When I got out of the taxi, things were already happening. Two pipers were strutting their deafening stuff on the old station steps; a squad of smiling, middle-aged men and women in their best suits and dresses stood beside Stash with umbrellas and paper flags. The Pimpernels! Not that they would ever have called themselves that. Typical Stash! Meanwhile, dozens of people leaned out of the grimy high-rises round the station to clap and wave. Whatever was happening, they liked its style.
It all happened in another time, as they say. In 1955, the International Festival of Youth, that huge fixture in the Communist calendar of international peace propaganda, took place in Warsaw. The land had been cut off from the outside world since 1939; the city was still partly in ruins; the ferocity of Stalinism was just beginning to ebb. And then suddenly there arrived thousands of young foreigners, white, black and brown, with new music, new books, new clothes, new ideas of freedom. They were supposed to be "socialist youth". Many were, in one way or another, for in those days anyone with a sense of hope and adventure was a socialist. And most boarded the ships and trains to Poland as an adventure.
For the Poles, it was a carnival, a liberation, a month of bliss. But for Stash's mother it was also an opportunity. She was afraid for her son. Her husband, a clever and witty writer who had been ambassador in Holland, had been killed a few years before in a road accident which may not have been an accident. Stash faced conscription, but she thought he might be sent to penal labour in the mines. So, when she met some Cambridge students with Stash, she told them about her fears.
Last week, I looked at the "Pimpernels" and was amazed. Why did they do what they did? I knew the story already, because two of them were close friends. But I did not know the details until last week, and though everyone's story is slightly different, they do agree on one thing: nobody said what any normal, streetwise British student would say now - "Are you totally out of your mind? Smuggle a Polish boy out of a heavily-armed police state across three Iron Curtain frontiers, and when you have only known the guy a few days? If you want to spend the rest of your life in Siberia, fine, but let me off..."
Ben, who is now a philosopher, volunteered to "lose" his passport.
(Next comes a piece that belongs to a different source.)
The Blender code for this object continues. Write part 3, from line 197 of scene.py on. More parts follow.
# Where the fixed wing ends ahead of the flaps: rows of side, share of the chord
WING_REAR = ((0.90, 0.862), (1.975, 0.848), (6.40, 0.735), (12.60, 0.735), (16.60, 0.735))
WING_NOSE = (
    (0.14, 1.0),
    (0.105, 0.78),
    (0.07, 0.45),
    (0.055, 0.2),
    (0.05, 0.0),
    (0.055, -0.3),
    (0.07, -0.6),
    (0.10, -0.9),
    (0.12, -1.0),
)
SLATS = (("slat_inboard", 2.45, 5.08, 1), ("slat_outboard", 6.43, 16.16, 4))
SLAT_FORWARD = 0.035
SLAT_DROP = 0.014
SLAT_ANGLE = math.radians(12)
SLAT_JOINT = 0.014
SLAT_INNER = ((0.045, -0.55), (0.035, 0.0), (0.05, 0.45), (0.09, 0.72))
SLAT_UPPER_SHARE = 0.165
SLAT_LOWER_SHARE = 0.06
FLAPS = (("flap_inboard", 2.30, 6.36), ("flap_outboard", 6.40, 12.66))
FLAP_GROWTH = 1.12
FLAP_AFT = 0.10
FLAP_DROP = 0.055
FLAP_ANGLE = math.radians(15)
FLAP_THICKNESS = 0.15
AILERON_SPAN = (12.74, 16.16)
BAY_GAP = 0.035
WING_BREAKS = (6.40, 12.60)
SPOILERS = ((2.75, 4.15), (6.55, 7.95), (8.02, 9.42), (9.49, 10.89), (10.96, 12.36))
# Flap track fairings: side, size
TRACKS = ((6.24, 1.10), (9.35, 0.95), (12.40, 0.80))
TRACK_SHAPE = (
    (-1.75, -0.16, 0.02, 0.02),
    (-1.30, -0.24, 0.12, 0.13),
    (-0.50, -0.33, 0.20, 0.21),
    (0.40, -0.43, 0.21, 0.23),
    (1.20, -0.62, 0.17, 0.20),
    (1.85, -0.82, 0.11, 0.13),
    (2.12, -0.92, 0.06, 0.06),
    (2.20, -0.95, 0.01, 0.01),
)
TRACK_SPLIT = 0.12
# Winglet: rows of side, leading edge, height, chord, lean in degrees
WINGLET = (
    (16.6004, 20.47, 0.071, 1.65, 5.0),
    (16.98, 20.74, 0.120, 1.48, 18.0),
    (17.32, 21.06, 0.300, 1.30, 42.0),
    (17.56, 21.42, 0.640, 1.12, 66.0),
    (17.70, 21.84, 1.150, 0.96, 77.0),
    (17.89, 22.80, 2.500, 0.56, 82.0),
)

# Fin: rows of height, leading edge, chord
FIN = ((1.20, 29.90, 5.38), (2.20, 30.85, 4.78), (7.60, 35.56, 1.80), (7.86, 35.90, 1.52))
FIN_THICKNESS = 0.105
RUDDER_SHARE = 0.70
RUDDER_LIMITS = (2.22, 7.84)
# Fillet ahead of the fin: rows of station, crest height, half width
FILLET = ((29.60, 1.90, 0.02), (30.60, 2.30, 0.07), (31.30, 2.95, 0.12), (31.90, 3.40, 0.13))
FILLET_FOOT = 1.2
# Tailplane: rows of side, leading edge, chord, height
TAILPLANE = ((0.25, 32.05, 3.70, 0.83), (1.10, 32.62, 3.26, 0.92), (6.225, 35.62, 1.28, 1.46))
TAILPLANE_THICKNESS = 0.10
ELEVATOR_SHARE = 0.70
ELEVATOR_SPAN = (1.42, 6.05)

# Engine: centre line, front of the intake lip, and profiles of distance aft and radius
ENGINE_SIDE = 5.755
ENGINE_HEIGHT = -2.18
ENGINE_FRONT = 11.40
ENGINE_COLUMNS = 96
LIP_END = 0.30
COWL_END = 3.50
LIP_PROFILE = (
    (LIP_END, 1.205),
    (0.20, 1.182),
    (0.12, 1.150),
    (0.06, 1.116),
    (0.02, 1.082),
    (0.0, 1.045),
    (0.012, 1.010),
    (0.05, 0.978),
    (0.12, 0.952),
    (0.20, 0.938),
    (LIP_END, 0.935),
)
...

Stash would dye his hair black and have a false photo glued into it. Brilliant! Luckily for philosophy, nobody could find the right sort of photographer. So they were going sadly in the tram to tell Stash's mother that it was all off, when Bridget - it was Bridget, really, who kept them all up to it - looked around her. People were hanging on the outside of the tram, dangling from the roof ... that was it! By the time they got off, they had a new plan.
When the Festival ended, they pushed Stash with his peculiar black hair (dyeing your hair without a permit was illegal at the time) through the throng onto the special train. They put him on the rack, and Bridget lay on top of him all the way across Poland in a mess of rugs and coats. When the guards came in, she moaned and pretended to be ill, and the rest of them sang songs and made speeches about Peace.
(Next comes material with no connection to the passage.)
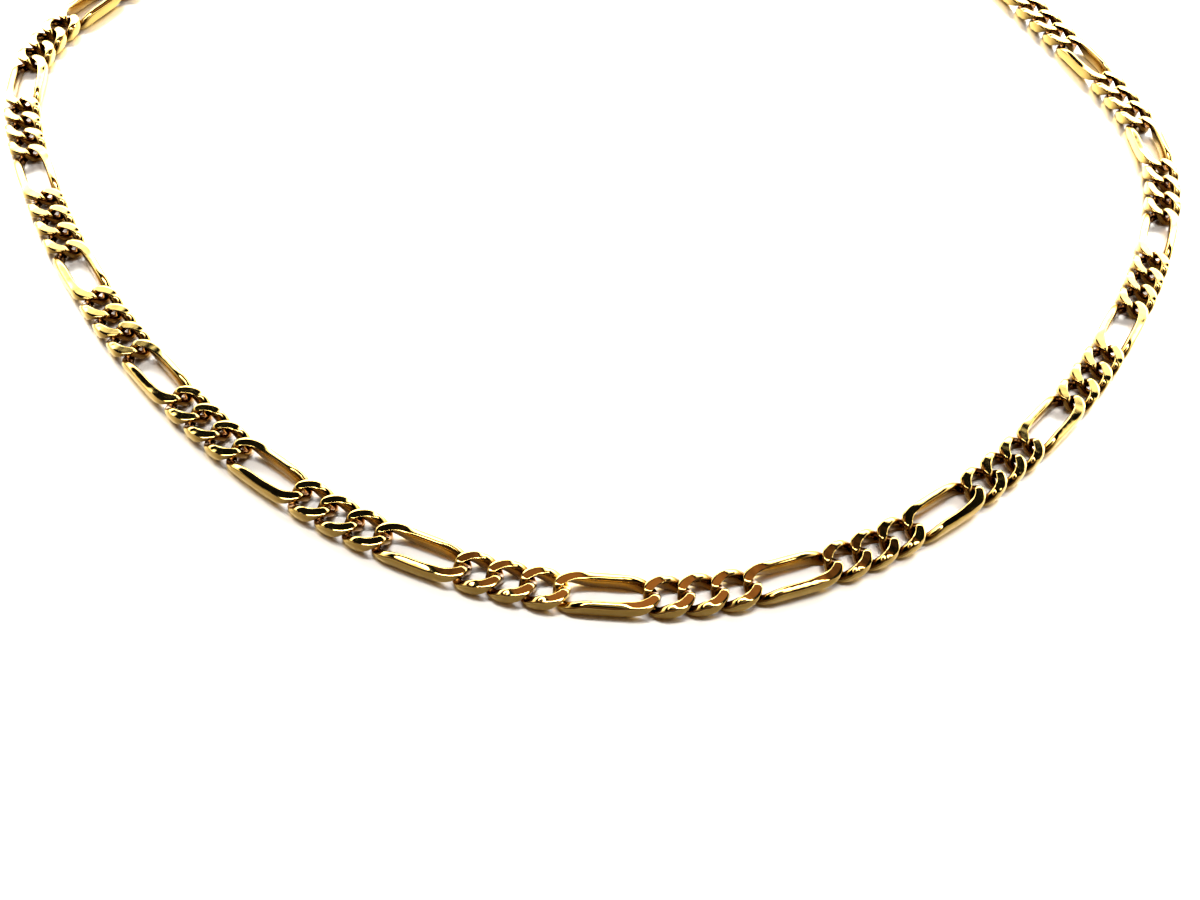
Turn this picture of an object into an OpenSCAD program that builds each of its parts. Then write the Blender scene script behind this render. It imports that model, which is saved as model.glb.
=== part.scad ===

By the time they arrived at the last border, the Czech-West German frontier at Cheb, Stash was drenched in sweat and nearly dead of asphyxiation. Then things almost went wrong. Everyone was ordered out; luggage had to be piled on the platform and passports shown. Stash was piloted back and forth, along the platform, in and out of the coach lavatory. Mark, the future journalist, slipped him his own passport which the armed guard glared at but providentially did not open. "Peace, peace!" said Stash in his best English, slapping the frontier policemen on the back. Finally came the moment when the train reached Nuremberg and Stash leaped out to throw his arms round an amazed American soldier on the platform.
And here they all were again - or at least most of them - last week. Two retired diplomats, two journalists, a famous thriller-writer, a solicitor, a teacher, a philosopher, and Bridget, who has done many different things in her life but remained triumphantly herself.
They looked proudly at Stash, still thin and funny, and at his beautiful wife and his restaurants. What they did 40 years ago last week was still entirely the right thing to have done.
I cannot help brooding on why they did it, and in what spirit. Most of them were middle class, as their careers show, but that had nothing to do with it. They held a variety of political views, but smuggling Stash out was not their idea of a "blow against Bolshevism". Nor were they mindless undergrad pranksters. Love, I think, played some part with some of them, but that remains their secret.
In those days, the European continent was divided with such terrible efficiency that it was a sensation when one person - a single individual - contrived to make it across minefields or through a tunnel. Today, television shows every night the uncontrolled outrush of thousands of people across frontiers - burned out, chased out, fleeing for their lives. What does it mean to save one among so many?
The Pimpernels found a likeable, wronged nation and a boy of their own age who asked "Why can't I be free like you?" So they freed him. Politics? It was right and wrong; there was nothing else to be done.
A year after the Youth Festival, the novelist was in Budapest. There he saw what happened to boys who fought tanks with petrol bottles, to secret policemen caught by mobs, to intellectuals who - unlike E M Forster in 1950s Cambridge - betrayed both their friends and their country. Britain, meanwhile, revealed over Suez a criminal duplicity which none of them - none of us - had thought possible. For the Pimpernels, choices were never afterwards so plain as they were that August evening.